* [PROBLEM DETAILS] Would you restate all the data that follows, word for word?

* [DATASET EXCERPT]
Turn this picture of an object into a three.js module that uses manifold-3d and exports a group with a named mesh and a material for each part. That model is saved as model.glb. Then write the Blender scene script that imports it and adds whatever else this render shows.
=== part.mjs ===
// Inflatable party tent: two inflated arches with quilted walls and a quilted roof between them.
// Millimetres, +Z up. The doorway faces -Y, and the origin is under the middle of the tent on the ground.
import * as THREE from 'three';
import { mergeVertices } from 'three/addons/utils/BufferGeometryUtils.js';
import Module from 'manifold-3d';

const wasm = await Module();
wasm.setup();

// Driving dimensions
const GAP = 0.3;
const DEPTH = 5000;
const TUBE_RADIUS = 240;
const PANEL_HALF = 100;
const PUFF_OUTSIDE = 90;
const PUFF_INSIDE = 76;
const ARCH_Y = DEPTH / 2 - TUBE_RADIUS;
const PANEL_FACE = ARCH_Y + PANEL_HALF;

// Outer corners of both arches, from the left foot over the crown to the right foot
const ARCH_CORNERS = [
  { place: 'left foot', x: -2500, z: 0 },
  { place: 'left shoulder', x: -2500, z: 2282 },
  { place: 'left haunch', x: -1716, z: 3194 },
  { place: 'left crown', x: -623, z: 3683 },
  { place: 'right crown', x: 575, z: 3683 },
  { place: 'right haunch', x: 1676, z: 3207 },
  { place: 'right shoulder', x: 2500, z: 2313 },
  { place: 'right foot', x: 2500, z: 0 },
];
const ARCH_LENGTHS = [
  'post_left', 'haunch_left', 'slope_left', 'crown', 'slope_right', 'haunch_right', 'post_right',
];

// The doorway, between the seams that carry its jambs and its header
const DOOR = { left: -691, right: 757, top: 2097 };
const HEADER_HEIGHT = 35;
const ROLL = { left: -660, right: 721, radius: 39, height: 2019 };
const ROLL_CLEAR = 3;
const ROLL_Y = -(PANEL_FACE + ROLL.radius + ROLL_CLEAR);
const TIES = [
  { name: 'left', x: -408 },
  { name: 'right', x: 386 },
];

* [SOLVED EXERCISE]
Turn this picture of an object into a three.js module that uses manifold-3d and exports a group with a named mesh and a material for each part. That model is saved as model.glb. Then write the Blender scene script that imports it and adds whatever else this render shows.
=== part.mjs ===
// Inflatable party tent: two inflated arches with quilted walls and a quilted roof between them.
// Millimetres, +Z up. The doorway faces -Y, and the origin is under the middle of the tent on the ground.
import * as THREE from 'three';
import { mergeVertices } from 'three/addons/utils/BufferGeometryUtils.js';
import Module from 'manifold-3d';

const wasm = await Module();
wasm.setup();

// Driving dimensions
const GAP = 0.3;
const DEPTH = 5000;
const TUBE_RADIUS = 240;
const PANEL_HALF = 100;
const PUFF_OUTSIDE = 90;
const PUFF_INSIDE = 76;
const ARCH_Y = DEPTH / 2 - TUBE_RADIUS;
const PANEL_FACE = ARCH_Y + PANEL_HALF;

// Outer corners of both arches, from the left foot over the crown to the right foot
const ARCH_CORNERS = [
  { place: 'left foot', x: -2500, z: 0 },
  { place: 'left shoulder', x: -2500, z: 2282 },
  { place: 'left haunch', x: -1716, z: 3194 },
  { place: 'left crown', x: -623, z: 3683 },
  { place: 'right crown', x: 575, z: 3683 },
  { place: 'right haunch', x: 1676, z: 3207 },
  { place: 'right shoulder', x: 2500, z: 2313 },
  { place: 'right foot', x: 2500, z: 0 },
];
const ARCH_LENGTHS = [
  'post_left', 'haunch_left', 'slope_left', 'crown', 'slope_right', 'haunch_right', 'post_right',
];

// The doorway, between the seams that carry its jambs and its header
const DOOR = { left: -691, right: 757, top: 2097 };
const HEADER_HEIGHT = 35;
const ROLL = { left: -660, right: 721, radius: 39, height: 2019 };
const ROLL_CLEAR = 3;
const ROLL_Y = -(PANEL_FACE + ROLL.radius + ROLL_CLEAR);
const TIES = [
  { name: 'left', x: -408 },
  { name: 'right', x: 386 },
];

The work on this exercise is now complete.